Dalton's budget would provide about $10 million annually to cover Metro debt. A number of lawmakers suggested today they may propose an additional local sales tax increase to cover the rest of the deficit.

Sen. Joseph V. Gartian Jr. (D.-Fairfax) voiced considerable skepticism over Dalton's speech complaining that the Republican governor "was light on details" particularly concerning Metro funding.

"I want to know just what we'll get out of the gas tax," Gartlan said. He also questioned the tax formula itself, noting that rising gasoline prices could "reap so much money that the highway department will be drowning in it." The legislature mightwant to put a cap on the amount the tax can raise he suggested.

Dalton put his education budget toal at $2.2 billion, a two-year increase of 12.5 percent that would be considerably below an inflation rate that most analysts expect to exceed 15 percent. Dalton cited declining pupil enrollments to justify the cut in real dollars.

But fellow Republican Callahan, a member of the powerful House Appropriations Committee, which overseas the budget noted that the Department of Education had asked for about $300 million more than Dalton's request. "We'll take a close look at it and I suspect we'll add some more for education," Callahan said.

Dalton will also face a fight on his plan to build new prisons. Appropriations Committee member Frank M. Slayton (D-Halifax) called the governor's approach " a narrow point of view that doesn't offer any solution other than locking people up without providing any promise of rehabilitation."

To Dalton's address revealed his philosophy of government by its omission as much as by what it included.

There was virtually no mention of social welfare and health programs, even though individual and family services make up about 30 percent of total state expenditures -- more than $2.8 billion.

In discussing the need to increase highway funding, Dalton made no mention of increasing truck taxes despite studies suggesting Virginia's trucking industry is not paying its share for road maintenance.
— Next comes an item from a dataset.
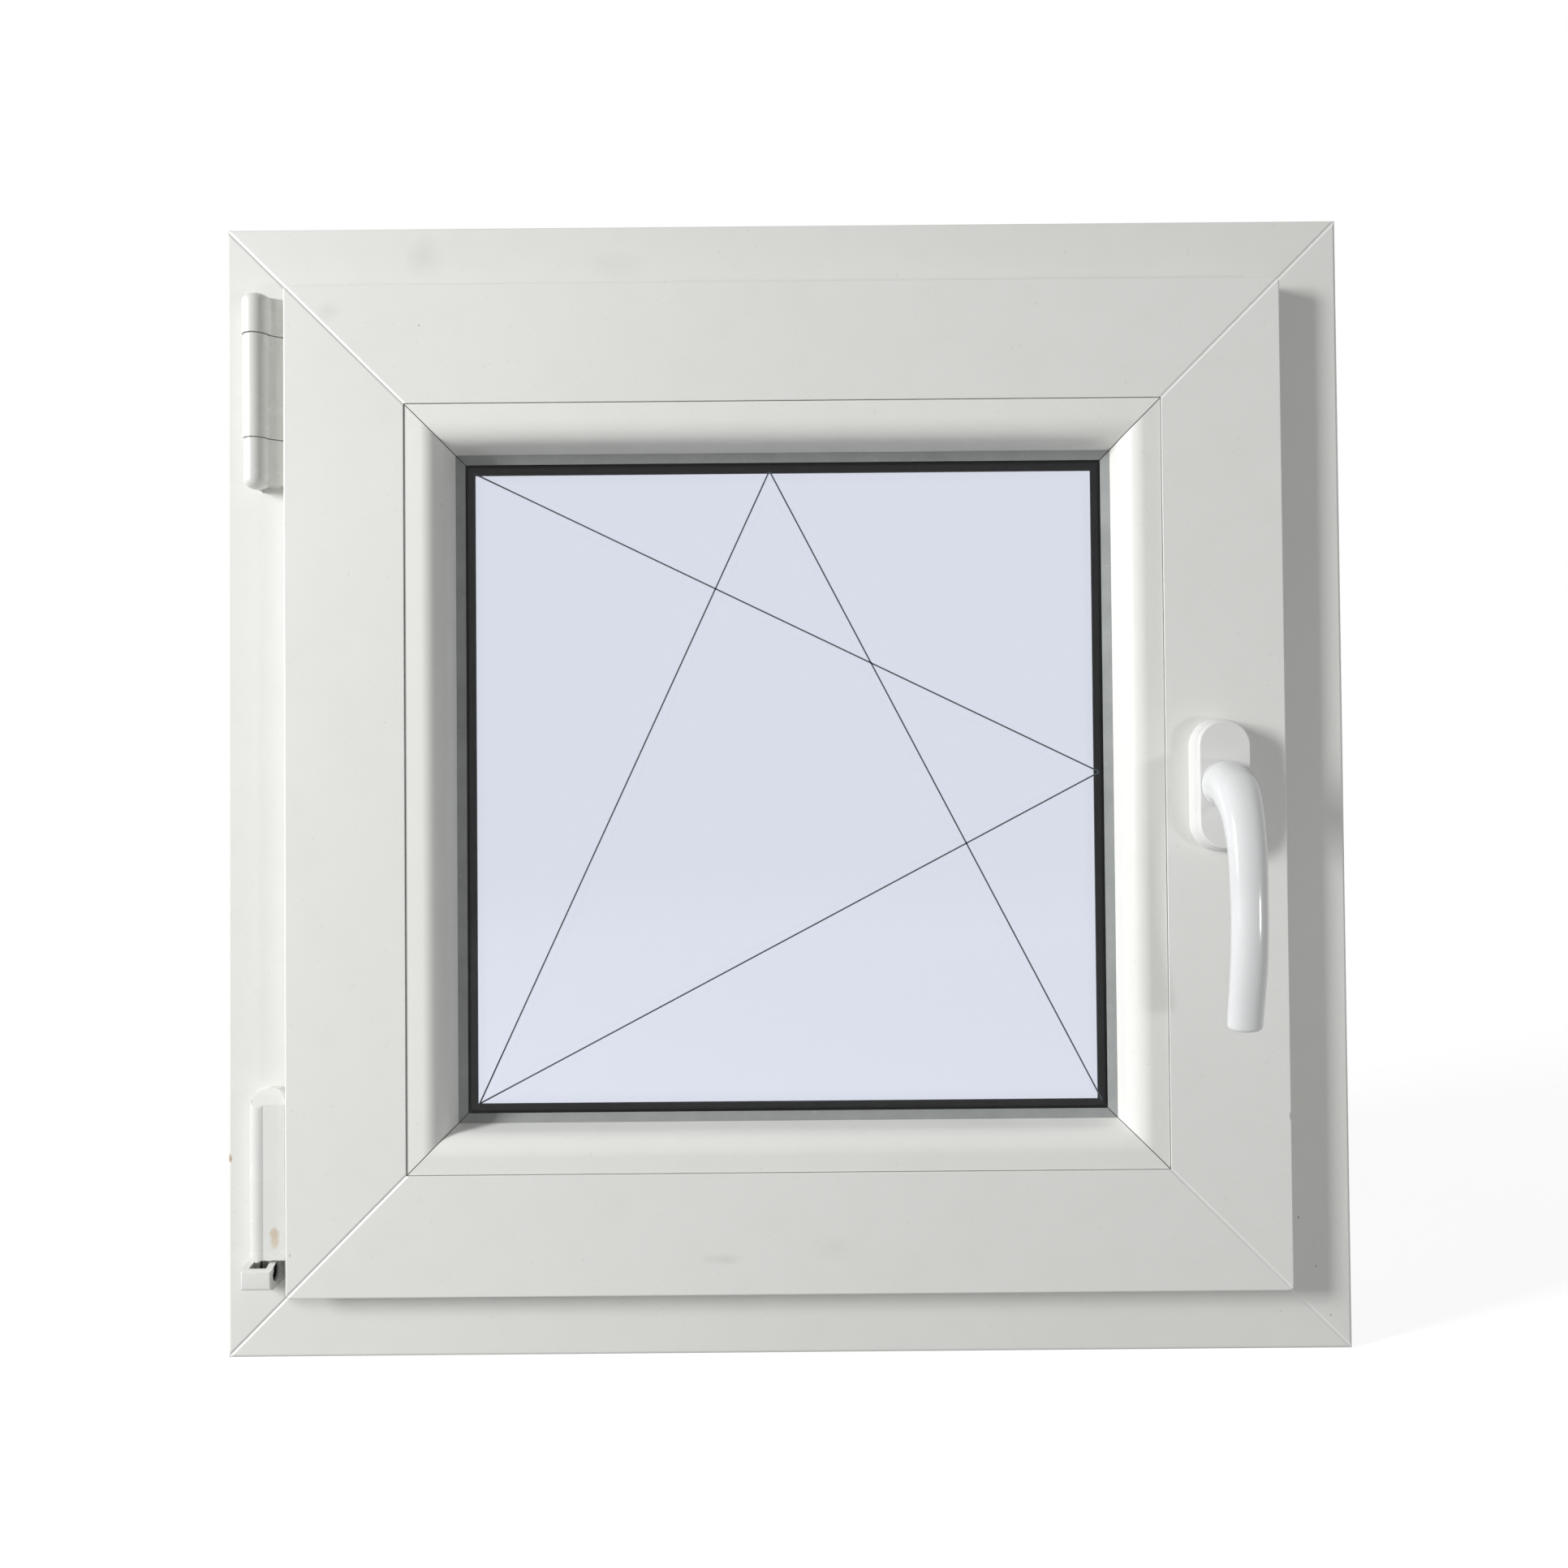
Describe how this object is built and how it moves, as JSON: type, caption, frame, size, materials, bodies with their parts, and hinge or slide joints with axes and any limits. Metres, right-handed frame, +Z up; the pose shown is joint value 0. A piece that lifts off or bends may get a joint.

An aide had previously indicated that Dalton intends to avoid a confrontation with the industry, some members of which were major financial contributors to his election campaign three years ago.

The governor also did not discuss efforts to repeal the 4 percent sales tax on food, although he warned the legislators "that further significant reductions in [citizens'] tax burden can only be achieved at the expense of existing government services."

Dalton said he would not endorse a proposed state constitutional amendment placing a ceiling on spending, contending the state's record of frugality made such an amendment unnecessary. He suggested the legislators might wish to adopt an amendment requiring two-thirds approval of both houses for any new tax increase -- a proposal that ironically could make his gasoline tax plan harder to enact.

Today's opening session attracted lobbyists, family members and onlookers who jammed the Capitol hallways designed by Thomas Jefferson. Relatives took plenty of photographs, particularly of the freshmen delegates and senators.

Sen. Eva F. Scott (R-Amella) was at the center of a crush of photographers who wanted to watch her take her seat as the first woman ever elected to the Virginia Senate.

But if Eva Scott was a new sight in the Senate, the women standing outside the Capitol in silent vigil today were not. They were supporters of the Equal Rights Amendment, back in Richmond for the eighth year in a row to try to get the legislature to ratify the constitutional amendment banning sex discrimination.